We’ve waited before—waited for our home study to be completed, for our immigration approval, for FBI clearances—but a new deadline or thing to do always distracted us while we waited. Waiting for that phone call or email delivering the news of our referral (a match with a child) is all that is required of us right now.
It’s not easy, especially when people ask (sometimes with a hint of skepticism in their voices), “Is anything happening with the adoption?” All we can say is yes and no. No, we don’t have anything to report, but across the sea in Bulgaria, yes, our information is sitting on someone’s desk, or being translated or being sent to the agency worker who is handling our case.

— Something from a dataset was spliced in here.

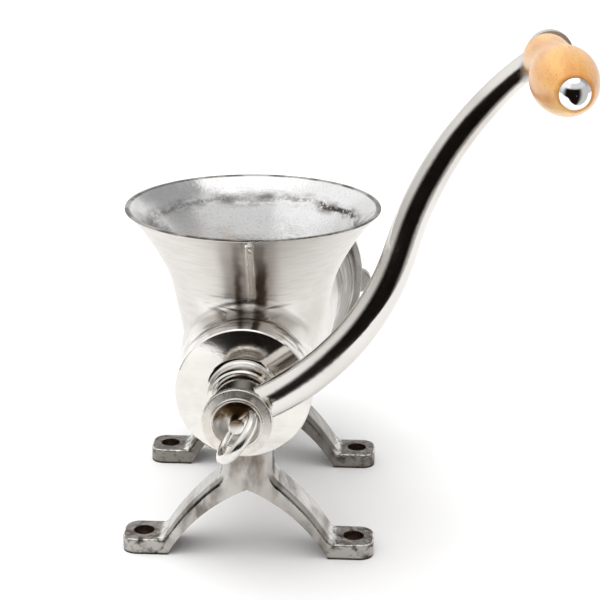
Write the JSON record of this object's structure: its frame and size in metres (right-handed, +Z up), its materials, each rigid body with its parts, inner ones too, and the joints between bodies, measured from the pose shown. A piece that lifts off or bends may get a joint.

Here in Pennsylvania, I’m learning to live with the “Great Unknown.” Who our child will be. What he or she will be like. What parenting will be like. How we will all adjust to becoming a family, and a multicultural one at that. How others will respond to our multicultural family when we’re out in public. How we will understand our child before English becomes his or her first language.
Books and blogs, conversations with veteran adoptive parents, training modules and seminars have well prepared us for all these challenges. But none of them have been 100% specific to our child, our family, our experience.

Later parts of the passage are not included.